L’attuale contesto definito come “liquido”, schiacciato in un eterno presente, abitato da monadi dalle “passioni tristi” (B.Spinoza) è assediato da tante emergenze.
Emergenze verso le quali si propongono soluzioni a corto respiro (e non può essere diversamente, considerate le premesse), prive di una strategia, di una profondità prospettica. Questo avviene quando le emergenze si impongono con la forza degli avvenimenti, dei fatti. Altre, invece, rimangono silenti, imponendosi solo a posteriori, quando coinvolgono le persone care.
In altri casi, l’emergenza non è percepita, in quanto si è convinti che semplicemente non esiste. Nello specifico mi riferisco all’emergenza educativa, caratterizzata da una frattura tra gli adulti (genitori e insegnanti) e i ragazzi. Da qui l’incomunicabilità, cioè la difficoltà di capirsi, parlarsi e condividere esperienze. Due esempi: l’uso compulsivo degli smartphone da parte di ragazzini.
Questa pratica sta cambiando il loro profilo relazionale, affettivo ed emotivo. E tutto questo avviene all’insaputa dei genitori, che spesso curvi sui loro problemi di lavoro e di “quadratura dei conti” familiari, “consegnano” il processo di formazione dei loro figli ai social network, alle comunità, amici virtuali… In molti casi le poche procedure informatiche praticate dai ragazzi sono acquisite attraverso contatti o brevi scambi di battute con amici. Ovviamente senza una guida adulta (in molti casi questa non potrebbe imporsi autorevolmente per un mix di ignoranza tecnico-informatica e di scarso spessore educativo), i ragazzi sono in balia degli eventi e anche dello “tsunami interiore” che caratterizza la loro giovane età.
La scarsa consapevolezza dei rischi insiti nell’uso solitario della tecnologia, li porta, in alcuni casi, senza volerlo a trovarsi nel circuito della pedopornografia o vittime di cyberbulli. E quando questo avviene, soprattutto nei casi di cyberbullismo, l’85% delle giovani vittime preferisce non parlarne con i genitori. Anche la scuola però ha le sue responsabilità. Il modello pedagogico didattico attualmente prevalente è quello scuolacentrico.

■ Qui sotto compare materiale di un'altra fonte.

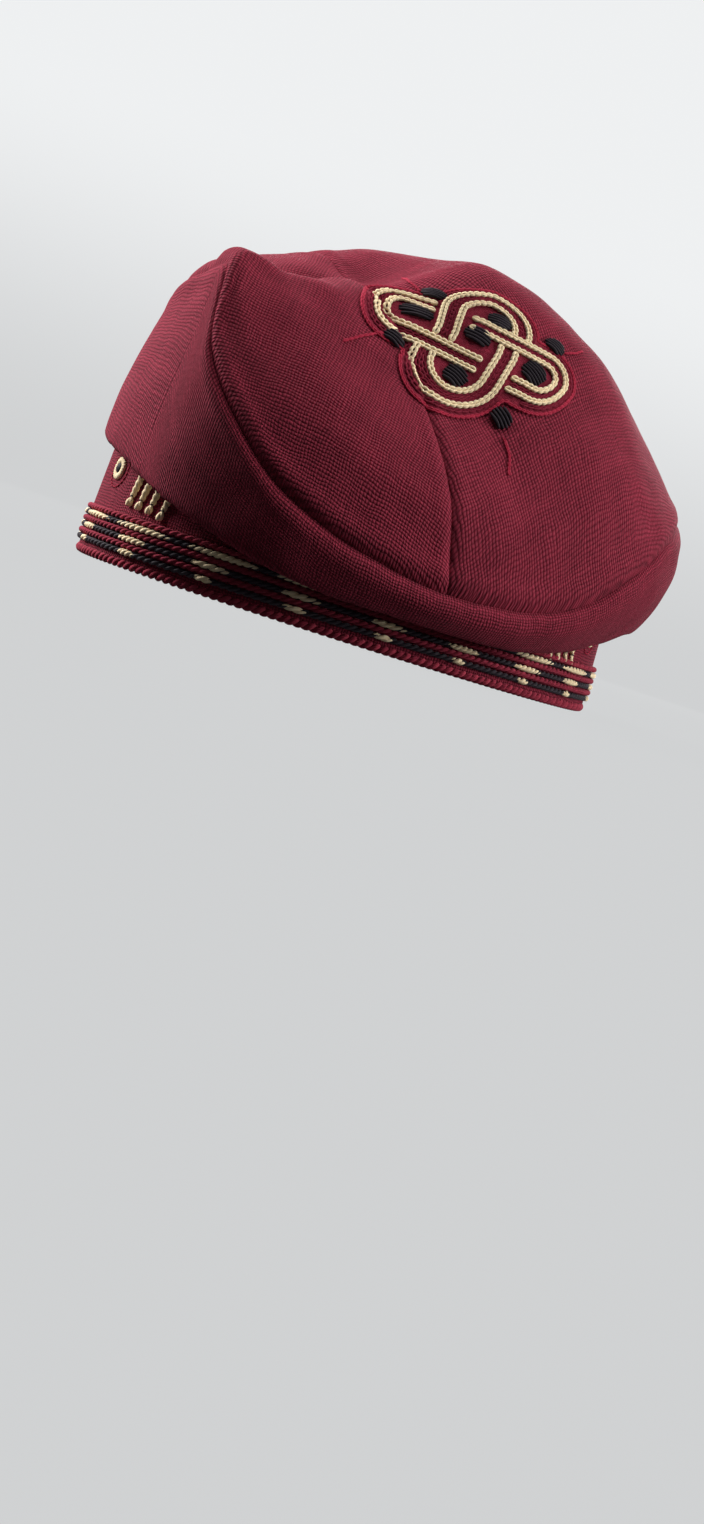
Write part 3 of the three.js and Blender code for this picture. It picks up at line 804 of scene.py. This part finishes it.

Questo modello presenta l’istituzione scolastica come la sola (o quasi), agenzia dispensatrice del sapere e delle conoscenze. Molti miei colleghi (ho la possibilità di girare diverse scuole, grazie alla mia attività di formazione) sono inconsapevolmente convinti che questo contesto sia ancora quello attuale, illudendosi anche che i loro studenti siano quelli di quaranta-cinquanta anni fa e attribuendo a certi comportamenti come la distrazione, giustificazioni che forse potevano andare bene qualche lustro fa. Da qui la perfetta incomunicabilità tra la scuola e gli studenti. C’è una via d’uscita a questa solitudine, separazione tra gli insegnanti da una parte e gli studenti dall’altra? Certamente!!!
Ma è necessario che la scuola guardi “occhi negli occhi” (il titolo di un’aria di R. Cocciante) gli alunni e gli studenti, cogliendo i cambiamenti 2.0 e attuando progetti coerenti con questo nuovo profilo. E questo significa riorganizzazione di spazi, uso e valorizzazione delle nuove tecnologie (hardware e software), finalizzate alla produzione di lavori multimediali, ipertestuali e di promozione di atteggiamenti collaborativi anche a distanza… per ricercare, selezionare le informazioni reperite attraverso i motori di ricerca e ricomporle in conoscenze. Il tutto partendo da schemi e mappe dinamiche , coerenti con la teoria costruttivista. Diversamente il futuro della scuola lo vedo molto incerto.